La tradizione dei Sepolcri nella Settimana Santa

LA TRADIZIONE DEI “SEPOLCRI” NELLA SETTIMANA SANTA.

La Settimana Santa è un evento che coinvolge tutta la comunità. In Daunia e nel Gargano essa rappresenta un insieme di ritualità molto sentite, celebrate nei vari borghi e città con le specifiche sfumature e differenze.

Una di queste è molto particolare e si lega in modo specifico al concetto di resurrezione e ai simboli di rinascita primaverile della natura: il rituale dei “Sepolcri” o “Seppulch”, in dialetto garganico.

I Sepolcri condensano gesti e tradizioni che affondano le radici (è il caso di dirlo) nell’antichità classica. Non soltanto in Puglia, ma anche in Calabria e in Sicilia, i Sepolcri rappresentano da sempre la rinascita del Dio della natura, oggi connaturato in Gesù Cristo.

I preti ci raccontano che i semini di grano fatti crescere al buio, all’interno di ciotole di forme diverse (spesso, a forma di croce) simboleggiano la morte di Gesù e, una volta germogliati e diventati biondo-oro, rappresentano la sua resurrezione.

Le nostre mamme e le nostre nonne, prima del periodo pasquale, seminavano grano, lenticchie, cicerchie e ceci dentro piatti o ciotole che conservavano al buio, appunto, e bagnavano ogni due giorni. Tali piantine, una volta cresciute, decorate con nastri colorati e adornate di fiori, venivano portate in chiesa il Giovedì Santo e poste accanto all’immagine di Cristo morto.

Dopo aver superato il giorno più triste, il Venerdì Santo, al mattino della Pasqua, dopo la messa, le donne portavano via il “grano santo” e lo piantavano negli orti o lo regalavano alle vicine, come segno di buon augurio.

Anche le donne greche durante le Adonie seminavano grano, legumi e fiori nei vasi di terracotta. Cresciute le piantine, le ponevano accanto alle immagini di Adone morto. Al termine delle celebrazioni, prendevano i vasi con i germogli ormai appassiti e li gettavano nelle fonti d’acqua insieme alle statuette del Dio.

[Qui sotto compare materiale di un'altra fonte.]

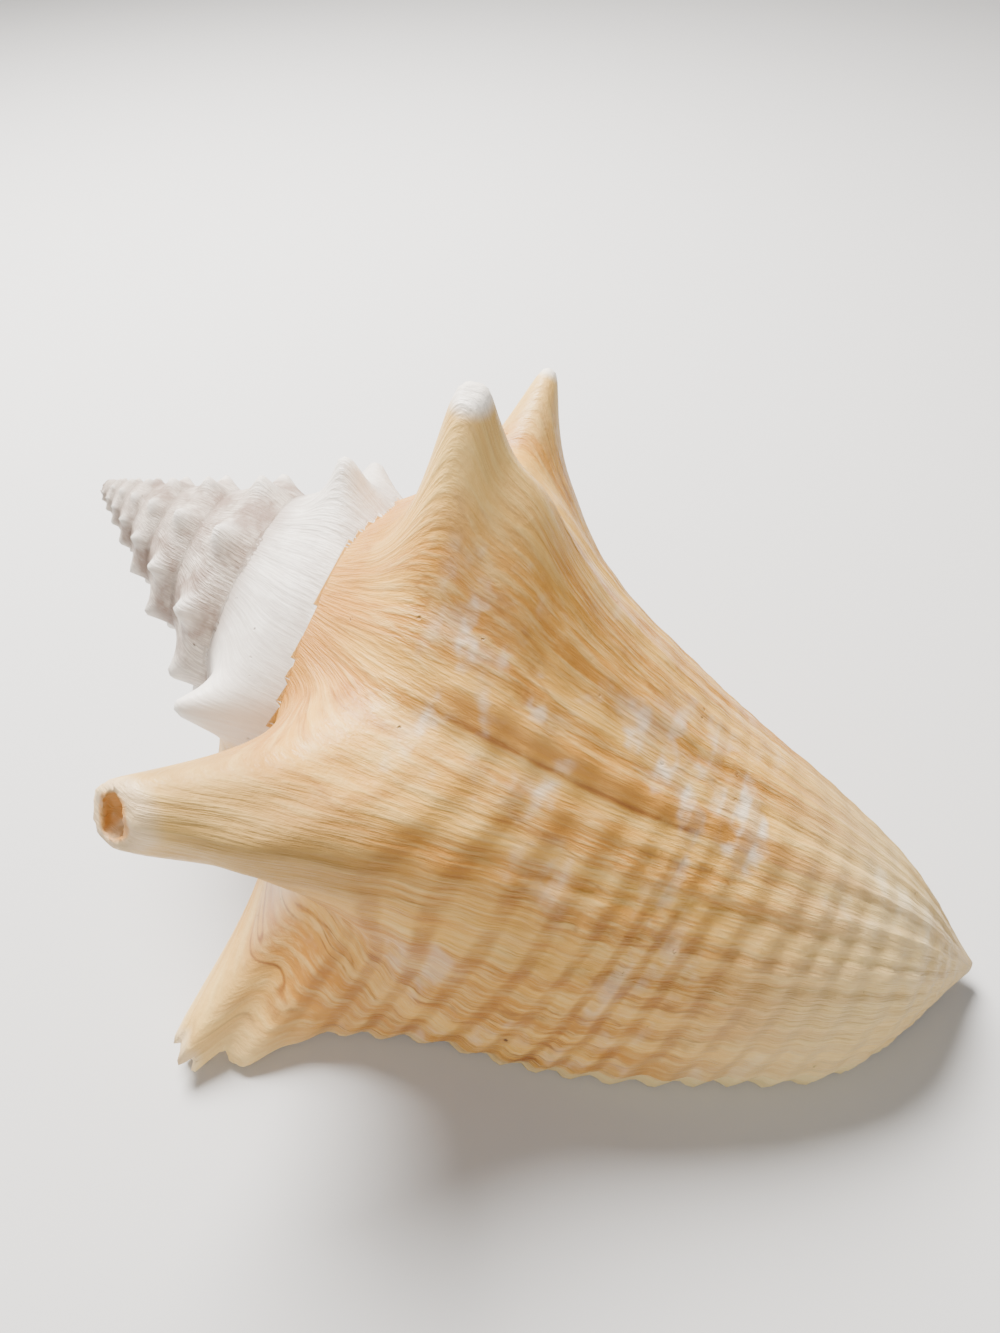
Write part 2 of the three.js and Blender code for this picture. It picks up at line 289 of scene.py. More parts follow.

Secondo il Frazer, Adone, che in lingua semitica significa “Signore”, come altre divinità orientali che morivano e resuscitavano, era un dio del grano e della vegetazione. Le Adonie erano destinate a promuovere la crescita e il rinvigorimento della vegetazione, secondo il principio della magia imitativa: riproducendo la vita delle messi, i contadini credevano di assicurarsi un buon raccolto.

I “Giardini di Adone”, i nostri Sepolcri, erano dunque una ritualità misterica atta a incoraggiare la crescita della vegetazione e rappresentavano il risveglio primaverile della natura dal sonno invernale.

Questa interpretazione, tuttavia, non trova tutti d’accordo. L’antropologo Marcel Detienne, a esempio, osservava che le Adonie si celebravano in estate e non in primavera, e cioè nei giorni della canicola e dell’aridità. I “giardini” verdeggianti e vivaci non rappresentavano rinascita e vita, ma morte e desolazione. Il rigoglio era illusorio, rivelava l’impotenza a fruttificare: appena verdi, infatti, le piantine inaridivano velocemente sotto il calore del sole estivo. Al termine della ritualità, inoltre, le donne gettavano i vasi e il loro contenuto nell’acqua fredda delle sorgenti o nel mare infecondo.

In realtà, vi erano Adonie estive (ad Antiochia e Alessandria) e Adonie primaverili (in Siria e ad Atene).

Ad Atene la prima parte della festa rappresentava il lutto per la morte di Adone, con pianti e lamenti di donne e canti di dolore. Seguiva la seconda parte, dove in processione si portavano le immagini di Adone e Afrodite, circondate da simboli di ogni specie appartenenti alla natura primaverile e dai cosiddetti “Giardini di Adone”. Durante le Adonie le donne piantavano cereali e ortaggi in vasi e cesti di diversa forma e ci si augurava il ritorno di Adone per l’anno nuovo.

Simboli antichi rinnovati nel nome della nuova religione. La Chiesa, con grande abilità, soprattutto per celebrazioni come quella del Cristo morto e resuscitato, aveva innestato la fede cristiana sul “vecchio tronco” del paganesimo.

Di sicuro, ogni gesto rappresenta un ponte tra l’antico e il moderno, tra il vecchio e il nuovo, dove la cultura millenaria non smette mai di stupire e rinfrancare gli animi.